REQUEST: Reproduce the span that opens at the line containing "metres (right-handed), its" and closes at the line containing "metres (right-handed, +Z", both lines included, without alteration and without any other line.

EXERCISE INPUTS:

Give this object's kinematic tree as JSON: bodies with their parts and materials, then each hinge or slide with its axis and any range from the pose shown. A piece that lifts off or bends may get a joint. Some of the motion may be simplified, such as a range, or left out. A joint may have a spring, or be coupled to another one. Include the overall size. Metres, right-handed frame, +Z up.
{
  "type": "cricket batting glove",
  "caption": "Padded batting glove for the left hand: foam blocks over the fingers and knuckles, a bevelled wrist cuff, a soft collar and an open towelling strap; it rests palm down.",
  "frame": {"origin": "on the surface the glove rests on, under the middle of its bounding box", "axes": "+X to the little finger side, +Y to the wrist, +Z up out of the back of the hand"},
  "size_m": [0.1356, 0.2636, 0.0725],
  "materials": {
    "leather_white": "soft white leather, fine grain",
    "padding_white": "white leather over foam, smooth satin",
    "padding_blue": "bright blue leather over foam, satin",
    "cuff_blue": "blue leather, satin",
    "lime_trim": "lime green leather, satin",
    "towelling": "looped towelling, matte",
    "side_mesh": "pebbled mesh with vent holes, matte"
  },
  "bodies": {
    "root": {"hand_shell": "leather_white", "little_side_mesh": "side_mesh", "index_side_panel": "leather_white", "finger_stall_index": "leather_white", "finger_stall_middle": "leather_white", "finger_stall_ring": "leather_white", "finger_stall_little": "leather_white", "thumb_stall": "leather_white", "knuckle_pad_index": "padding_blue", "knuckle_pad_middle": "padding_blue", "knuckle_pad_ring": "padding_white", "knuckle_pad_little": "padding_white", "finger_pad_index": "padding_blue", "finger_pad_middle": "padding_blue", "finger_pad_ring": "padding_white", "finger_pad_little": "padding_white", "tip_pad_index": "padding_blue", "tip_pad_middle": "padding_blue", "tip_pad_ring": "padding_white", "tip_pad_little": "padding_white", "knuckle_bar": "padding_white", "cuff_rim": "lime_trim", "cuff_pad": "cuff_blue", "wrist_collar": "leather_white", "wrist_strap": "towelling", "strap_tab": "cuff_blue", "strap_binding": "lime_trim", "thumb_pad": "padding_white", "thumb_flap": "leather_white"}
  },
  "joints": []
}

--

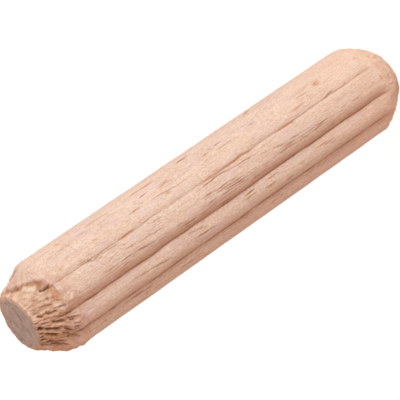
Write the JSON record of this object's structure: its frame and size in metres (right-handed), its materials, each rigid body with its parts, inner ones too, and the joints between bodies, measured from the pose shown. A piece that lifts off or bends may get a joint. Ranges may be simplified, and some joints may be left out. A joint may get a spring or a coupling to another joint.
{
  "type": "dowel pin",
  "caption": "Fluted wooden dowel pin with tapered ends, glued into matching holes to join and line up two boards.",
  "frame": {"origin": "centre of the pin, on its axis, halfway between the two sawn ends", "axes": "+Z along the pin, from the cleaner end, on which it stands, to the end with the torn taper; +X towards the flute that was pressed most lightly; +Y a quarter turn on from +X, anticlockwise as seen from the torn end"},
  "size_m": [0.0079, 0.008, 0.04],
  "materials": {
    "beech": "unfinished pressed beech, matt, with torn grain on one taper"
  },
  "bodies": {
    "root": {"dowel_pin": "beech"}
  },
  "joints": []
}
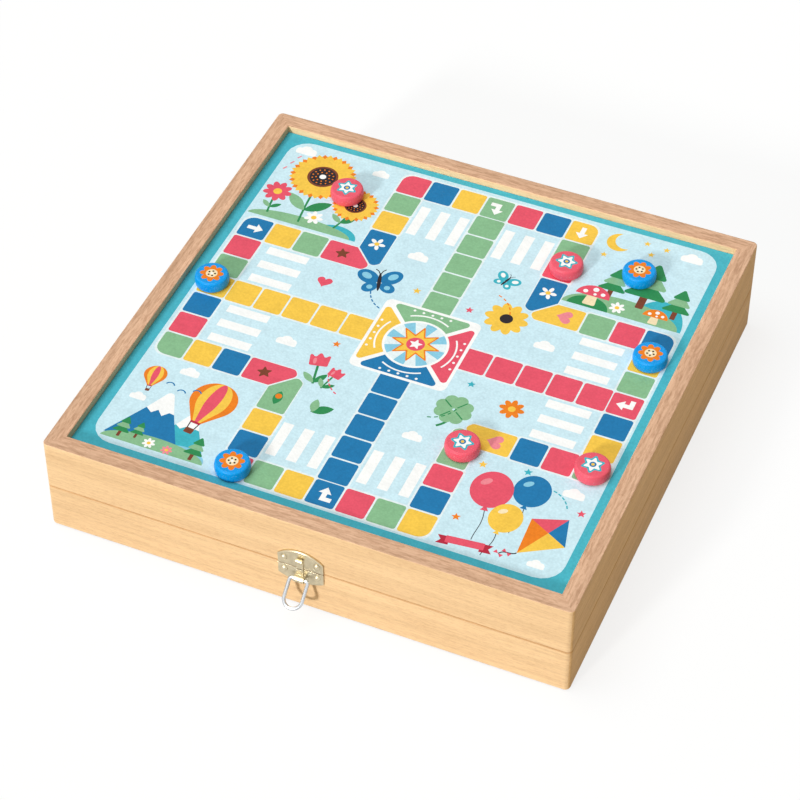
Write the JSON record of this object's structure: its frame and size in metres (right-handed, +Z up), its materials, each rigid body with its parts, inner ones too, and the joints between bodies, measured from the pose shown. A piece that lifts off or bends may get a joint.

FULL ANSWER:
Write the JSON record of this object's structure: its frame and size in metres (right-handed), its materials, each rigid body with its parts, inner ones too, and the joints between bodies, measured from the pose shown. A piece that lifts off or bends may get a joint. Ranges may be simplified, and some joints may be left out. A joint may get a spring or a coupling to another joint.
{
  "type": "dowel pin",
  "caption": "Fluted wooden dowel pin with tapered ends, glued into matching holes to join and line up two boards.",
  "frame": {"origin": "centre of the pin, on its axis, halfway between the two sawn ends", "axes": "+Z along the pin, from the cleaner end, on which it stands, to the end with the torn taper; +X towards the flute that was pressed most lightly; +Y a quarter turn on from +X, anticlockwise as seen from the torn end"},
  "size_m": [0.0079, 0.008, 0.04],
  "materials": {
    "beech": "unfinished pressed beech, matt, with torn grain on one taper"
  },
  "bodies": {
    "root": {"dowel_pin": "beech"}
  },
  "joints": []
}
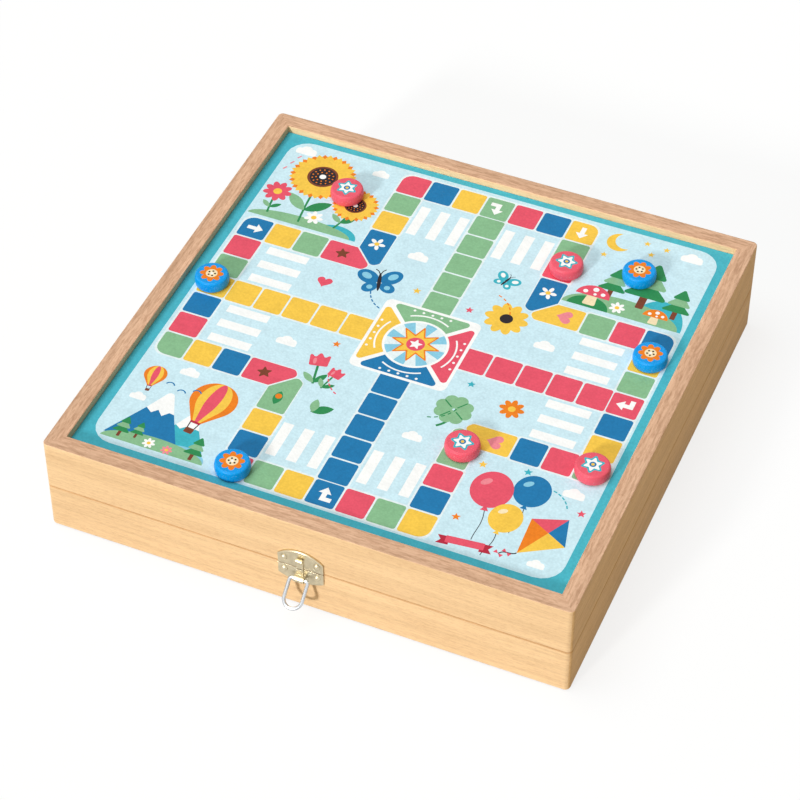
Write the JSON record of this object's structure: its frame and size in metres (right-handed, +Z up), its materials, each rigid body with its parts, inner ones too, and the joints between bodies, measured from the pose shown. A piece that lifts off or bends may get a joint.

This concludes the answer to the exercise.